> JOB: Copy out every line of the data exactly.

* * * * * * * * *

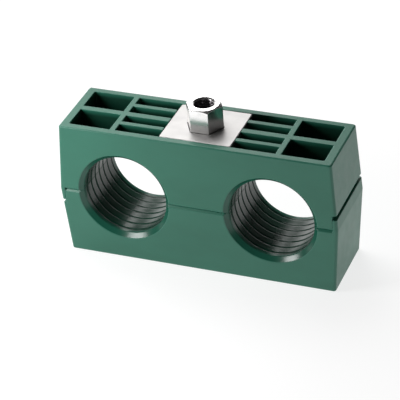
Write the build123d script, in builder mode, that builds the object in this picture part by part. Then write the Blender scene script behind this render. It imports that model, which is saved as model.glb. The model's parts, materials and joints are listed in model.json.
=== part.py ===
from build123d import *

import os
from math import radians, tan

# Twin hydraulic tube clamp: two identical moulded halves, a locking plate and a stacking bolt.
# The origin is the centre of the base. X runs along the clamp, Y along the tubes and Z up.
# All sizes are millimetres and all angles are degrees.

# Tubes and clamp body
tube_radius = 16.0
tube_spacing = 56.0
body_length = 106.0
body_depth = 30.0
half_height = 26.5
end_draft = 3.85
side_draft = 1.5
corner_radius = 1.0
rim_chamfer = 0.4
parting_groove = 0.8

# Walls and ribs of one half
side_wall = 2.6
end_wall = 3.2
sleeve_wall = 3.0
floor_wall = 2.5
cross_rib = 2.0
cross_rib_outset = 3.2
centre_rib = 2.4
slot_rib = 1.8
boss_radius = 8.0
pocket_radius = 0.6

# Ribbed lining of the bores
land_width = 3.2
groove_width = 0.9
groove_pitch = 3.6
groove_depth = 0.3
mouth_chamfer = 1.65

# Tongue and recess that lock the halves together
tongue_thickness = 1.8
tongue_height = 4.5
tongue_clearance = 0.1
shadow_gap = 1.8

# Locking plate
plate_length = 27.0
plate_thickness = 2.0
plate_clearance = 0.2
plate_corner_radius = 0.8
plate_edge_chamfer = 0.25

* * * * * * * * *

> FULL SOLUTION:
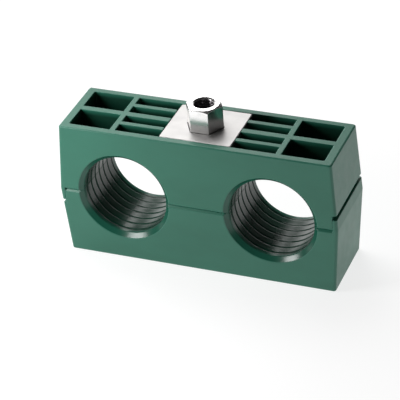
Write the build123d script, in builder mode, that builds the object in this picture part by part. Then write the Blender scene script behind this render. It imports that model, which is saved as model.glb. The model's parts, materials and joints are listed in model.json.
=== part.py ===
from build123d import *

import os
from math import radians, tan

# Twin hydraulic tube clamp: two identical moulded halves, a locking plate and a stacking bolt.
# The origin is the centre of the base. X runs along the clamp, Y along the tubes and Z up.
# All sizes are millimetres and all angles are degrees.

# Tubes and clamp body
tube_radius = 16.0
tube_spacing = 56.0
body_length = 106.0
body_depth = 30.0
half_height = 26.5
end_draft = 3.85
side_draft = 1.5
corner_radius = 1.0
rim_chamfer = 0.4
parting_groove = 0.8

# Walls and ribs of one half
side_wall = 2.6
end_wall = 3.2
sleeve_wall = 3.0
floor_wall = 2.5
cross_rib = 2.0
cross_rib_outset = 3.2
centre_rib = 2.4
slot_rib = 1.8
boss_radius = 8.0
pocket_radius = 0.6

# Ribbed lining of the bores
land_width = 3.2
groove_width = 0.9
groove_pitch = 3.6
groove_depth = 0.3
mouth_chamfer = 1.65

# Tongue and recess that lock the halves together
tongue_thickness = 1.8
tongue_height = 4.5
tongue_clearance = 0.1
shadow_gap = 1.8

# Locking plate
plate_length = 27.0
plate_thickness = 2.0
plate_clearance = 0.2
plate_corner_radius = 0.8
plate_edge_chamfer = 0.25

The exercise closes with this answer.